Who Should Choose Pickup, Drop-In, or League Play
Not every soccer format fits every person, and choosing the wrong one is the fastest way to bounce off the sport.
- Choose pickup if you want the lowest-pressure way to get touches, meet people casually, and test whether soccer is something you want more of.
- Choose a drop-in if you want the reliability of a scheduled session without signing up for a full season.
- Choose a league if you already know you need weekly structure, social accountability, and a reason to protect the time on your calendar.
The good news is that San Francisco gives you all three lanes. The better news is that the current sports moment makes those lanes easier to notice. When soccer is already filling your feeds, your group chats, and local public spaces, it becomes easier to actually show up.

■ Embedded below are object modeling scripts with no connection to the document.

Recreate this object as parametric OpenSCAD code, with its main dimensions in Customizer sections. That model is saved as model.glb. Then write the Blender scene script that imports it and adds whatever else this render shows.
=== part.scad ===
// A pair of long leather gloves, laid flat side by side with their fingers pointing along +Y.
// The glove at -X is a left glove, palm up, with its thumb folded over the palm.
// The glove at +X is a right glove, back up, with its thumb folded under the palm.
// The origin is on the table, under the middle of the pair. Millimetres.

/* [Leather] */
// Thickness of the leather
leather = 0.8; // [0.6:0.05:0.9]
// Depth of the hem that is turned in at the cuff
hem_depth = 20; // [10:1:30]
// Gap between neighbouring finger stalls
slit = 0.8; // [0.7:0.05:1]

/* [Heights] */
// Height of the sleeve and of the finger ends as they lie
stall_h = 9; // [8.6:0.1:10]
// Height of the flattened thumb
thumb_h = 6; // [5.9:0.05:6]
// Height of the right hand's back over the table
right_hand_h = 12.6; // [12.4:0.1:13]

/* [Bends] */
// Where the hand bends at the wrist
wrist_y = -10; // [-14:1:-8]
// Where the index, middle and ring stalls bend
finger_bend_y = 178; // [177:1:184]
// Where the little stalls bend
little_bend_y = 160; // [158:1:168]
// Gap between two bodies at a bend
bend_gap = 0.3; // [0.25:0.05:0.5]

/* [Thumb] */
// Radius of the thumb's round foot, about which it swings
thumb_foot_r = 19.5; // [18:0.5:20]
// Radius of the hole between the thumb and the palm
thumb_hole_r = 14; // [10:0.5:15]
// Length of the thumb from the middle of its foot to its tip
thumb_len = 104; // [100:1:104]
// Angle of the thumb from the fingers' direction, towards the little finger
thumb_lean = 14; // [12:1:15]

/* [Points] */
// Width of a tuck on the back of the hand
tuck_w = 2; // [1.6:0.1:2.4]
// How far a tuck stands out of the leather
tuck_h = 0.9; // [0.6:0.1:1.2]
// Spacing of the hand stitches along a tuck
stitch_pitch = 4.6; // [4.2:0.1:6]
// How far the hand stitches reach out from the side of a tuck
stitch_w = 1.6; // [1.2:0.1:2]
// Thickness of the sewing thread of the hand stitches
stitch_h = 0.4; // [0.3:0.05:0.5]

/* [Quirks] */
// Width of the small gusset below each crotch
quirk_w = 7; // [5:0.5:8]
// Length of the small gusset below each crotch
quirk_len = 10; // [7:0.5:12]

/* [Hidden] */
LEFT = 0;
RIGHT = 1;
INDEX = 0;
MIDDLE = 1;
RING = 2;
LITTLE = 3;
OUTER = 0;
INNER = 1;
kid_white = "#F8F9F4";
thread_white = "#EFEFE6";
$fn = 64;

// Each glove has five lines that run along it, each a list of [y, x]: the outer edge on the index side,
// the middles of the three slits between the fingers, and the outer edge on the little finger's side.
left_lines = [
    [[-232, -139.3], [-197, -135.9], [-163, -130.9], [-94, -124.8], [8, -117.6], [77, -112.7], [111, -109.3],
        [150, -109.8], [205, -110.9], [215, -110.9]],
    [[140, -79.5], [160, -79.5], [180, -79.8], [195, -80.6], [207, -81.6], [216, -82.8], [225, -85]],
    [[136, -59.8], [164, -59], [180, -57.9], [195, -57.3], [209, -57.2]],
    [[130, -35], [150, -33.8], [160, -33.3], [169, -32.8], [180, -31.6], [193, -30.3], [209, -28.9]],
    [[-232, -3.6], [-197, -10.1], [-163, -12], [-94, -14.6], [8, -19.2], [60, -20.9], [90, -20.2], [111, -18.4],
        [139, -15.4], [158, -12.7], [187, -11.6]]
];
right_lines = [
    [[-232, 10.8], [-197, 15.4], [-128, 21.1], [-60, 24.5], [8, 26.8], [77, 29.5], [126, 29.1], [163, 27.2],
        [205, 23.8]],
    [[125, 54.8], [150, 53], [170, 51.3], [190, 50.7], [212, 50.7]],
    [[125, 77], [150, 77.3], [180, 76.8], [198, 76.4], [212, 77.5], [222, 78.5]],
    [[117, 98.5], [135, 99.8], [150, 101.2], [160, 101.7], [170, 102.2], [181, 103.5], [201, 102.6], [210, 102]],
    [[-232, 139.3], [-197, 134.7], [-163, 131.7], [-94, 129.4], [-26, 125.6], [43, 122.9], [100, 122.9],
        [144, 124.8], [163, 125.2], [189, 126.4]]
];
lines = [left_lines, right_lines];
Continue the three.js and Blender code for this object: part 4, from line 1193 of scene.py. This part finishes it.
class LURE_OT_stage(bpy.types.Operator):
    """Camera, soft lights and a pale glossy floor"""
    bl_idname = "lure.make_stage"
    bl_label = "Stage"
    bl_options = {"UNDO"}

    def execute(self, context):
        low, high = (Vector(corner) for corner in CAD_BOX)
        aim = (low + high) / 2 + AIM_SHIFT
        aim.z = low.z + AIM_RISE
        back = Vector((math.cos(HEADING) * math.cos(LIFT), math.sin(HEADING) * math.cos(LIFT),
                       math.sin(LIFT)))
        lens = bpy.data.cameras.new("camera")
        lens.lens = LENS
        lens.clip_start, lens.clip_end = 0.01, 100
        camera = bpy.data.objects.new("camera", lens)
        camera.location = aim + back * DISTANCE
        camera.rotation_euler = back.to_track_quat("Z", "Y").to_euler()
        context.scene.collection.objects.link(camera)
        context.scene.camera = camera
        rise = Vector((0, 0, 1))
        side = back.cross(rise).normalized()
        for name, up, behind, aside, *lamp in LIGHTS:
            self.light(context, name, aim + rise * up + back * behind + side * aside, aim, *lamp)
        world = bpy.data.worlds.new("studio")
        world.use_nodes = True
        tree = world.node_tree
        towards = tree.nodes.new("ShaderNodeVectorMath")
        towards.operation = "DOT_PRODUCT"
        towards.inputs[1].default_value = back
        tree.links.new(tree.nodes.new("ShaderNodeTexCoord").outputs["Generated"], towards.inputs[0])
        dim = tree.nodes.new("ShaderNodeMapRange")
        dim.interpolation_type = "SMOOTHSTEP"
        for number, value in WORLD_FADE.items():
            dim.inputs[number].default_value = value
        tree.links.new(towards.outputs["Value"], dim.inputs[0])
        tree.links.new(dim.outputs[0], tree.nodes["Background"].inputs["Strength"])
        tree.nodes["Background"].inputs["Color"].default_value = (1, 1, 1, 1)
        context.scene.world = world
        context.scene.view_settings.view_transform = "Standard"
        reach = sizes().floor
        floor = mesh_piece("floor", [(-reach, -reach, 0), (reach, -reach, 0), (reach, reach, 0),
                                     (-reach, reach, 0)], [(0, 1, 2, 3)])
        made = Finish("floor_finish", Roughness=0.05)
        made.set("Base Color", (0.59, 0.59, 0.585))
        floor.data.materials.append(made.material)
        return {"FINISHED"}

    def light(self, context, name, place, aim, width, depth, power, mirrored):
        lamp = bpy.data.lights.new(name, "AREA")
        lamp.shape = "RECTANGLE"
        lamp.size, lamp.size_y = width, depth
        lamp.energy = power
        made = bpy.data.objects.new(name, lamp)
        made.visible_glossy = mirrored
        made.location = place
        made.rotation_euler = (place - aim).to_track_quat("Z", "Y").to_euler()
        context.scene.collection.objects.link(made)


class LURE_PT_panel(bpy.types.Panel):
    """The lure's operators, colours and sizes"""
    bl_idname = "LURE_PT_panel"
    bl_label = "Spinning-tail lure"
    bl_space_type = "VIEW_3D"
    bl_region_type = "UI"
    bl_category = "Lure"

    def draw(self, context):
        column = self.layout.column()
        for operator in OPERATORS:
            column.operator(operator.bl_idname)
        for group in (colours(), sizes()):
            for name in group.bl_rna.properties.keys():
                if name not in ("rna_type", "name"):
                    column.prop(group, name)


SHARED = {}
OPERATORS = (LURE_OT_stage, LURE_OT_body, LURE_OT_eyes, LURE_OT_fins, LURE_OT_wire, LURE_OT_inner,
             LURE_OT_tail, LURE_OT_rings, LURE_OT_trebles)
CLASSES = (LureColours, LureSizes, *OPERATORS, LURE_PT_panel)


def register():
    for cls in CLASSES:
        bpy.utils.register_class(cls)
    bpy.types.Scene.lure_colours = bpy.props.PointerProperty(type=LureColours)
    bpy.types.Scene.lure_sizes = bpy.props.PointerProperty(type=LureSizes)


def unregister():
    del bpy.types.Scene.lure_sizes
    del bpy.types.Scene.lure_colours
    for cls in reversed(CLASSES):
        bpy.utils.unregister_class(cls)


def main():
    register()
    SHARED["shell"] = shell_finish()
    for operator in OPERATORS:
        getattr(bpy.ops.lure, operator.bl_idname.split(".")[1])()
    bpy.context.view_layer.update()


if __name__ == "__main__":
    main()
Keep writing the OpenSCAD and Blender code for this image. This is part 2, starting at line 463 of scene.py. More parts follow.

Why This Trend Fits Nockout So Well
Nockout works best when it helps people bridge the gap between abstract interest and an actual place to play. That is why a week like this matters. A generic sports recap would stop at headlines. A useful recap should answer the question that comes next: what can I do with this?
In this case, the answer is concrete. The World Cup is close. The Bay Area is activating around it. San Francisco already has pickup, drop-in, and league pathways. If you have been waiting for a clean moment to get back into soccer, this is a better one than most.
There is also a wider lifestyle point here. Team sports are one of the few forms of exercise that can double as community time. If your active routine has gone stale, soccer offers movement, repetition, and social energy without requiring the all-or-nothing mindset that pushes many adults away from fitness. You can start small and still make it meaningful.
Common Mistakes to Avoid This Week
- Waiting for the tournament to start: the best local slots may feel busier once June fan activity accelerates.
- Confusing spectator excitement with a personal plan: one watch party is fun, but it is not the same as building a routine.
- Signing up for the most competitive option first: returning players often overestimate how fun that will feel on week one.
- Ignoring location and commute: the most repeatable soccer option is usually the one that is easiest to reach after work or on Sunday morning.
- Assuming soccer requires a perfect squad: solo-friendly drop-ins and league structures are exactly what make this moment accessible.
Final Take
The Bay Area sports story this week is not just that the World Cup is getting close. It is that the countdown is making soccer feel immediate, social, and playable across the region. The Bay Area Host Committee is building public fan infrastructure. FIFA's clock is making the tournament feel real. San Francisco already has places where you can turn that energy into an actual game.
If you want to make this sports week count for something more than passive attention, start there. Find a watch party, pick a local field or drop-in, and give yourself one repeatable soccer habit before the first Bay Area World Cup match arrives. That is the Nockout version of following a trend: not just seeing it early, but using it to build a healthier and more connected week.